También la sociedad debe librar este combate contra las desigualdades. Nos resultan intolerables las discriminaciones por género, discapacidad u orientación sexual, pero bajamos la guardia resignadamente ante las escandalosas disparidades económicas como si estuvieran inscritas en lo invariable de todos los tiempos. Los minutos de silencio ante consistorios o parlamentos por los casos de violencia y discriminación son indispensables, pero no abundan contra los sueldos misérrimos o los precios inalcanzables de la vivienda.

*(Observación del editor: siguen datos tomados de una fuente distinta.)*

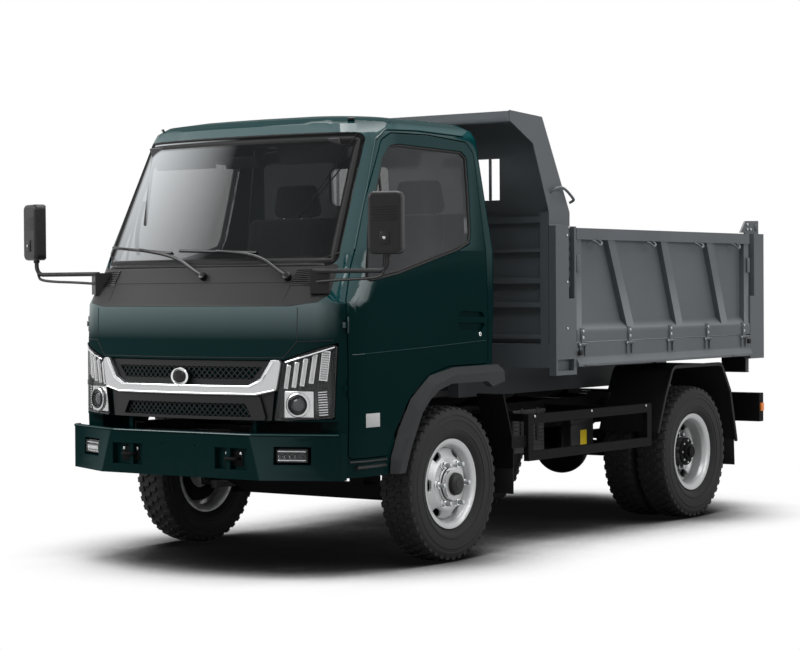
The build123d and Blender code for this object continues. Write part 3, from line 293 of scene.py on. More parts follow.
def windowMaterial(name, paintedSheen, edge=0.0):      # edge: the strength of a painted glow, a painted reflection, towards the right-hand pillar
    shader = Shader(name)
    haze = shader.noise(1.6, 3, 0.5)
    shader.put("Base Color", (0, 0, 0))
    shader.put("Specular IOR Level", 0.0)
    shader.put("Roughness", 0.05)
    shader.put("Alpha", haze * 0.06 + 0.40)
    # painted reflection: the glass glows white, evenly, at random and more towards the right-hand
    # pillar
    across = shader.span(shader.axis("X"), 0.02, -0.62, 0.0, edge)
    paintedGlow = across * shader.span(shader.axis("Z"), 1.50, 2.10, 0.6, 1.1)
    strength = paintedGlow + haze * paintedSheen + paintedSheen * 0.5
    shader.put("Emission Color", shader.mix(strength, (0, 0, 0), (0.93, 0.97, 1.0)))
    shader.put("Emission Strength", 1.0)
    return shader.material


def rubberMaterial(name, colour, rough):
    shader = Shader(name)
    cloud = shader.noise(7, 5, 0.6)
    light = tuple(c * 1.7 for c in colour)
    shader.put("Specular IOR Level", 0.22)
    shader.put("Base Color", shader.mix(cloud, colour, light))
    shader.put("Roughness", (cloud - 0.5) * 0.2 + rough)
    shader.bump(shader.noise(240, 3, 0.6), 0.12, 0.0006)
    return shader.material


def metalMaterial(name, colour, rough, brushed=0.0, metallic=1.0):
    shader = Shader(name)
    streak = shader.noise(12, 4, 0.6, (40, 1, 40)) if brushed else shader.noise(9, 4, 0.6)
    shade = tuple(c * 0.78 for c in colour)
    shader.put("Base Color", shader.mix(streak, shade, colour))
    shader.put("Metallic", metallic)
    shader.put("Roughness", (streak - 0.5) * (0.12 + brushed) + rough)
    shader.bump(shader.noise(180, 3, 0.5), 0.03, 0.0005)
    return shader.material


def clothMaterial(name, colour):
    shader = Shader(name)
    threads = [shader.node("TexWave", {"bands_direction": way},
                           {"Vector": shader.place(), "Scale": 130.0, "Distortion": 0.6,
                            "Detail": 1.0}, output=1) for way in "XZ"]
    weave = threads[0] * 0.5 + threads[1] * 0.5
    light = tuple(c * 1.9 for c in colour)
    shader.put("Base Color", shader.mix(weave, colour, light))
    shader.put("Roughness", 0.92)
    shader.put("Sheen Weight", 0.35)
    shader.bump(weave, 0.35, 0.0008)
    return shader.material


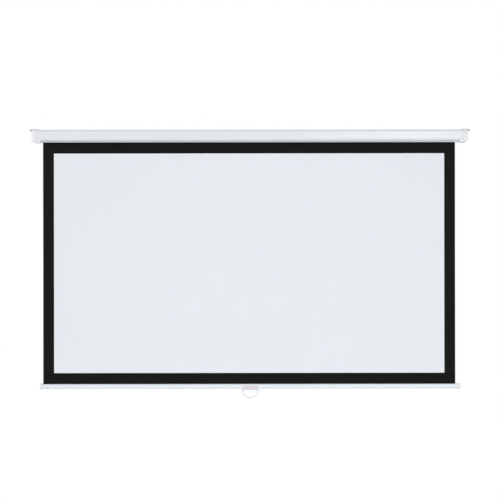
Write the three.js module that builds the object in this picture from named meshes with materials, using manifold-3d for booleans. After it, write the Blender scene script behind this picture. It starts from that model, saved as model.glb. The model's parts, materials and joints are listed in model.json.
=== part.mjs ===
// Pull down projection screen: a spring roller in a white case, a matt screen with a black border,
// and a weight bar with a wire pull loop. Millimetres, +Z up, +X to the right, the viewer at -Y.
// The origin is the middle of the case's flat back, level with the roller's axis. It is modelled
// with the screen pulled all the way down, which is how it is used.
import * as THREE from 'three';
import { mergeVertices } from 'three/addons/utils/BufferGeometryUtils.js';
import Module from 'manifold-3d';

const wasm = await Module();
wasm.setup();

// Clearances shared by all pieces
const seat = 0.3; // between a piece and what it sits in or on
const overrun = 1; // how far a cut runs past the faces that it opens

// Screen
const imageWidth = 2000;
const imageHeight = 1125;
const borderWidth = 56;
const fabricSetback = 12; // wall to the middle of the hanging cloth
const layerThickness = 0.2;

// Roller
const tubeRadius = 19;
const tubeWall = 1;
const tubeOverhang = 9; // tube past each edge of the cloth
const ratchetRoom = 16; // tube to the case's left end
const idleRoom = 25; // tube to the case's right end
const grooveWidth = 3.6;
const grooveDepth = 3;
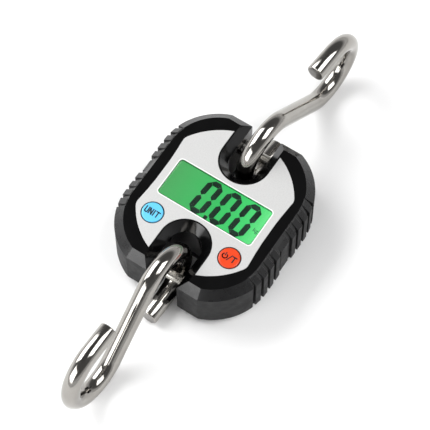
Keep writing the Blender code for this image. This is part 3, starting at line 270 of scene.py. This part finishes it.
def label_outline(grow, steps=28):
    """The label: a waist beside the display, shoulders, and points beside each slot."""
    cut = FUNNEL_HALF_WIDTH + 0.8 - grow
    crown_x, crown_y, crown_radius = LABEL_CROWN
    reach, small = LABEL_SHOULDER
    shoulder_x = reach - small
    shoulder_y = crown_y + math.sqrt((crown_radius - small) ** 2 - (shoulder_x - crown_x) ** 2)
    turn = math.degrees(math.atan2(shoulder_y - crown_y, shoulder_x - crown_x))
    last = math.degrees(math.acos((cut - crown_x) / (crown_radius + grow)))
    lobe = arc((shoulder_x, shoulder_y), small + grow, 0, turn, steps // 2)
    lobe += arc((crown_x, crown_y), crown_radius + grow, turn, last, steps)[1:]
    end = arc((0, SLOT_CENTRE_Y), cut, 0, -90, steps // 2)
    waist = [(LABEL_WAIST + grow, 0.0)] + [(LABEL_WAIST + step + grow, y) for step, y in LABEL_FLARE]
    quarter = waist + lobe + end
    upper = quarter + [(-x, y) for x, y in reversed(quarter[:-1])][:-1]
    return upper + [(-x, -y) for x, y in upper]


# =========================================================================================
# Materials
# =========================================================================================
def material_nodes(name):
    material = bpy.data.materials.new(name)
    material.use_nodes = True
    tree = material.node_tree
    return material, tree, tree.nodes["Principled BSDF"]


def noise(tree, scale, detail=3.0):
    """Noise in object space; scale is in features per metre."""
    place = tree.nodes.new("ShaderNodeTexCoord")
    texture = tree.nodes.new("ShaderNodeTexNoise")
    texture.inputs["Scale"].default_value = scale
    texture.inputs["Detail"].default_value = detail
    tree.links.new(place.outputs["Object"], texture.inputs["Vector"])
    return texture.outputs["Fac"]


def spread(tree, value, low, high, start=0.3, end=0.7):
    """The value's start..end range mapped to low..high."""
    node = tree.nodes.new("ShaderNodeMapRange")
    node.inputs["From Min"].default_value = start
    node.inputs["From Max"].default_value = end
    node.inputs["To Min"].default_value = low
    node.inputs["To Max"].default_value = high
    tree.links.new(value, node.inputs["Value"])
    return node.outputs["Result"]


def bump(tree, shader, height, strength, distance):
    node = tree.nodes.new("ShaderNodeBump")
    node.inputs["Strength"].default_value = strength
    node.inputs["Distance"].default_value = distance * MM
    tree.links.new(height, node.inputs["Height"])
    tree.links.new(node.outputs["Normal"], shader.inputs["Normal"])


def two_tone(tree, shader, value, dark, light):
    """Colour that wanders between two tones."""
    ramp = tree.nodes.new("ShaderNodeMix")
    ramp.data_type = "RGBA"
    ramp.inputs["A"].default_value = (*dark, 1.0)
    ramp.inputs["B"].default_value = (*light, 1.0)
    tree.links.new(value, ramp.inputs["Factor"])
    tree.links.new(ramp.outputs["Result"], shader.inputs["Base Color"])


def plastic(name, dark, light, rough, grain=0.0, specular=0.5):
    """Moulded plastic: rough is (low, high), and grain is the height of its texture in mm."""
    material, tree, shader = material_nodes(name)
    two_tone(tree, shader, spread(tree, noise(tree, 90.0), 0.0, 1.0), dark, light)
    tree.links.new(spread(tree, noise(tree, 260.0, 4.0), *rough), shader.inputs["Roughness"])
    shader.inputs["Specular IOR Level"].default_value = specular
    if grain:
        bump(tree, shader, noise(tree, 2600.0, 2.0), 0.5, grain)
    return material


def metal(name, dark, light, rough, grain=0.0, scale=500.0):
    """Bare or plated metal: rough is (low, high), and grain is the height of its texture in mm."""
    material, tree, shader = material_nodes(name)
    shader.inputs["Metallic"].default_value = 1.0
    two_tone(tree, shader, spread(tree, noise(tree, 120.0), 0.0, 1.0), dark, light)
    tree.links.new(spread(tree, noise(tree, scale, 4.0), *rough), shader.inputs["Roughness"])
    if grain:
        bump(tree, shader, noise(tree, scale * 1.5, 3.0), 0.4, grain)
    return material


def film(name):
    """Silver-grey printed film with a fine metallic fleck."""
    material, tree, shader = material_nodes(name)
    fleck = spread(tree, noise(tree, 1500.0, 2.0), 0.0, 1.0)
    two_tone(tree, shader, fleck, (0.52, 0.52, 0.516), (0.57, 0.57, 0.565))
    tree.links.new(spread(tree, noise(tree, 700.0), 0.36, 0.46), shader.inputs["Roughness"])
    shader.inputs["Metallic"].default_value = 0.12
    bump(tree, shader, noise(tree, 3500.0, 2.0), 0.3, 0.01)
    return material


def lit_display(name):
    """Backlit liquid crystal: deeper green at the left, paler towards the lamp at the right."""
    material, tree, shader = material_nodes(name)
    place = tree.nodes.new("ShaderNodeTexCoord")
    split = tree.nodes.new("ShaderNodeSeparateXYZ")
    tree.links.new(place.outputs["Object"], split.inputs["Vector"])
    across = spread(tree, split.outputs["X"], 0.0, 1.0, -WINDOW[0] * MM, WINDOW[0] * MM)
    ramp = tree.nodes.new("ShaderNodeValToRGB")
    stops = ((0.0, (0.073, 0.402, 0.114)), (0.55, (0.030, 0.560, 0.120)), (0.85, (0.055, 0.700, 0.170)),
             (1.0, (0.150, 0.850, 0.270)))
    ramp.color_ramp.elements[0].position = stops[0][0]
    ramp.color_ramp.elements[0].color = (*stops[0][1], 1.0)
    ramp.color_ramp.elements[1].position = stops[-1][0]
    ramp.color_ramp.elements[1].color = (*stops[-1][1], 1.0)
    for position, colour in stops[1:-1]:
        ramp.color_ramp.elements.new(position).color = (*colour, 1.0)
    tree.links.new(across, ramp.inputs["Fac"])
    tree.links.new(ramp.outputs["Color"], shader.inputs["Emission Color"])
    shader.inputs["Emission Strength"].default_value = 1.0
    shader.inputs["Base Color"].default_value = (0.01, 0.03, 0.015, 1.0)
    tree.links.new(spread(tree, noise(tree, 300.0), 0.30, 0.40), shader.inputs["Roughness"])
    return material


def clear(name):
    """Clear polished plastic."""
    material, tree, shader = material_nodes(name)
    shader.inputs["Base Color"].default_value = (0.97, 1.0, 0.98, 1.0)
    shader.inputs["Transmission Weight"].default_value = 1.0
    shader.inputs["IOR"].default_value = 1.47
    tree.links.new(spread(tree, noise(tree, 150.0), 0.0, 0.03), shader.inputs["Roughness"])
    return material


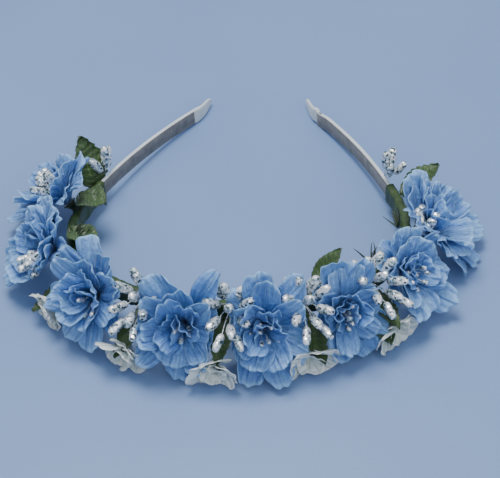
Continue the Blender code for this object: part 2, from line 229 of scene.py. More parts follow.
def pip(sheets, rng, end, way, length, radius):
    """A glitter-coated bead, longer than it is wide, with a lumpy coat."""
    way = unit(way)
    first = unit(np.cross(way, UP if abs(way[2]) < 0.9 else np.array([1.0, 0, 0])))
    second = np.cross(way, first)
    rows, columns = 9, 10
    grid = np.zeros((rows, columns, 3))
    for i in range(rows):
        t = math.pi * i / (rows - 1)
        r = radius * max(0.01, math.sin(t)) ** 0.5
        for j in range(columns):
            a = 2 * math.pi * j / columns
            lump = 1 + 0.05 * math.sin(5 * t + 3 * a) + rng.uniform(-0.10, 0.10)
            side = (math.cos(a) * first + math.sin(a) * second) * r * lump
            grid[i, j] = end + way * (length / 2) * (1 - math.cos(t)) + side
    sheets.grid(grid, flat_uv(rows, columns), rng.uniform(0, 1), ring=True)
    sheets.cap(rows, columns)


def tube(sheets, path, radius, tone=0.5, columns=6):
    """A thin round wire along a path."""
    path = np.asarray(path, float)
    grid = np.zeros((len(path), columns, 3))
    for i in range(len(path)):
        way = unit(path[min(i + 1, len(path) - 1)] - path[max(i - 1, 0)])
        first = unit(np.cross(way, UP if abs(way[2]) < 0.9 else np.array([1.0, 0, 0])))
        second = np.cross(way, first)
        r = radius[i] if hasattr(radius, "__len__") else radius
        for j in range(columns):
            a = 2 * math.pi * j / columns
            grid[i, j] = path[i] + r * (math.cos(a) * first + math.sin(a) * second)
    sheets.grid(grid, flat_uv(len(path), columns), tone, ring=True)
    sheets.cap(len(path), columns)


def bow(start, end, sag, count=7):
    """Points from start to end on a gently bowed line."""
    t = np.linspace(0, 1, count)[:, None]
    return start + (end - start) * t + sag * 4 * t * (1 - t)


# ---------------------------------------------------------------- materials

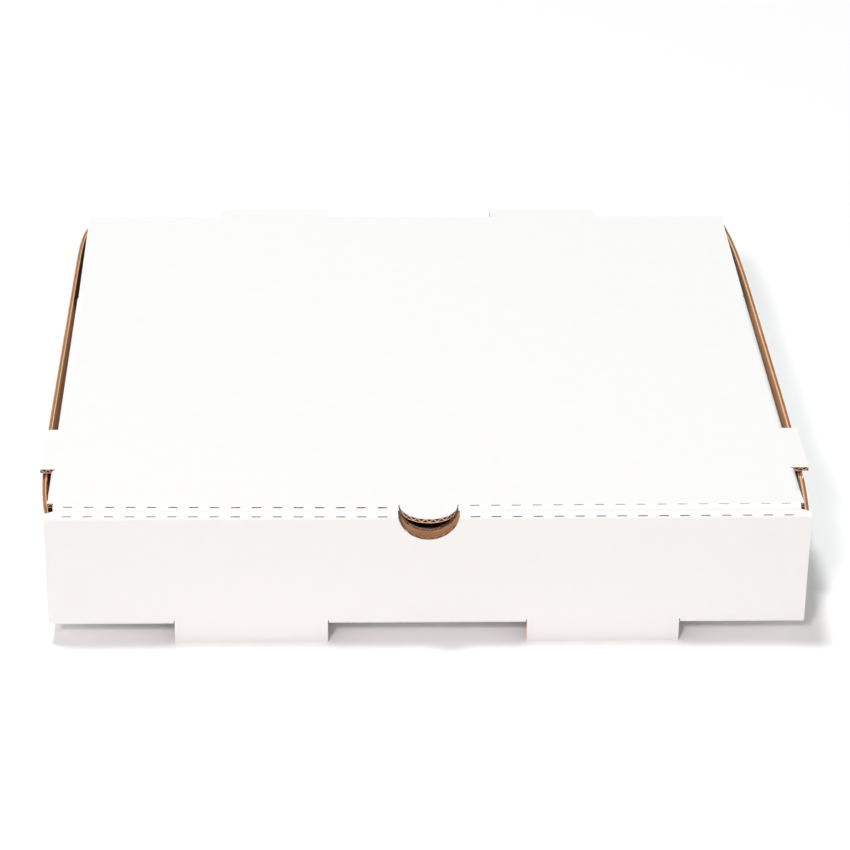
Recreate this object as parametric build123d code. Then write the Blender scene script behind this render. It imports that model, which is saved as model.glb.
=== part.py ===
from build123d import *
from math import atan2, copysign, cos, radians, sin
import os

# A one-piece pizza box of corrugated board, folded and closed, in millimetres.
# X runs along the front wall, +Y from the front wall to the hinge, +Z up.
# The origin is the middle of the bottom panel's underside.

# Outside of the folded box
box_width = 311
box_depth = 311
box_height = 51

# Board, folds and cuts
board = 2.0
inner_bend = 0.3
ply_gap = 0.25
die_gap = 0.4
lid_gap = 0.5
overrun = 5

# Side walls and the flaps folded from their ends
side_bow = 4.8
front_flap_length = 60
rear_flap_length = 55
flap_corner_cut = 8

# Double front wall
roll_inset = 3.7
inner_foot_gap = 0.3
notch_width = 24.8
notch_radius = 12.2
outer_notch_depth = 11.3
inner_notch_depth = 9.9

# Feet below the front panel, and the lock tabs that stand in their slots
foot_width = 62.8
foot_place = 72.4
foot_drop = 8.0
lock_side_gap = 3.0

# Lid panel
lid_front_inset = 1.8
lid_relief = 3.5
lip_radius = 11.8
lip_reach = 2.9

# Tuck flap at the lid's front
tuck_height = 40
tuck_inset = 2.6
tuck_corner_cut = 12
tuck_lean_degrees = 5

# Dust flaps at the lid's sides
dust_height = 37
dust_start = 20
dust_length = 195
dust_slant = 30
dust_corner_cut = 9
dust_lean_degrees = 4

# Ears on the lid's sides
ear_start = 41.5
ear_length = 36
ear_front_reach = 6.2
ear_back_reach = 4.9

# Tabs on the lid's back edge, and the vents that they leave in the back wall
tab_width = 52
tab_place = 66.2
tab_length = 7.6

# Cut-through dashes along the two front creases, counted outward from the notch
dash_count = 16
dash_start = 18.8
dash_pitch = 8.5
dash_length = 4.2
dash_width = 0.45
dash_depth = 1.0
roll_dash_degrees = 38
lid_dash_degrees = 14

# Places worked out from the sizes above
outer_bend = board + inner_bend
front = -box_depth / 2
back = box_depth / 2
side = box_width / 2
wall_top = box_height - board - lid_gap
strip_width = 3 * board + 2 * ply_gap
strip_back = front + strip_width
inner_face = strip_back - board
tuck_face = strip_back + lid_gap
flap_face = front + board + ply_gap
sill_height = 2 * outer_bend
slot_depth = foot_drop - board / 2
lid_front_half = side - lid_front_inset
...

De las economías de los principales países de la eurozona, la que más crece es la española. La Comisión Europea la cifra en el 2,9% del PIB. El contraste con las principales economías europeas es muy espectacular. Alemania crecerá un 0,2% este año, Francia un 0,7%, e Italia un 0,4% (¡Y las derechas en Europa hablan de un “milagro Meloni”!). Pero al presentar sus datos para 2025 en el Congreso, el ministro Carlos Cuerpo anunció que, a partir de ahora, se incluirán indicadores de reducción de las desigualdades en los cuadros macroeconómicos y objetivos del gobierno. Es una buena noticia. En España, el progreso social en los últimos 50 años ha sido extraordinario: diez años más de esperanza de vida, sin ir más lejos. Pero en las dos últimas décadas han surgido nuevas y graves formas de desigualdad, sobre todo en los salarios y en el acceso a la vivienda. Esto tiene un efecto nefasto sobre la democracia: alimenta, simultáneamente, la desconfianza antipolítica de los de abajo y el autoritarismo populista de los más ricos, que temen a los de abajo.
Entre estas desconfianzas cruzadas va a jugarse, en los próximos años, un combate democrático decisivo. O la acción política, en la sociedad y en las instituciones, logra una progresiva prosperidad compartida, o la desigualdad creciente será el arma de los ultrarricos y de las derechas radicales para erosionar y eliminar las libertades y la democracia.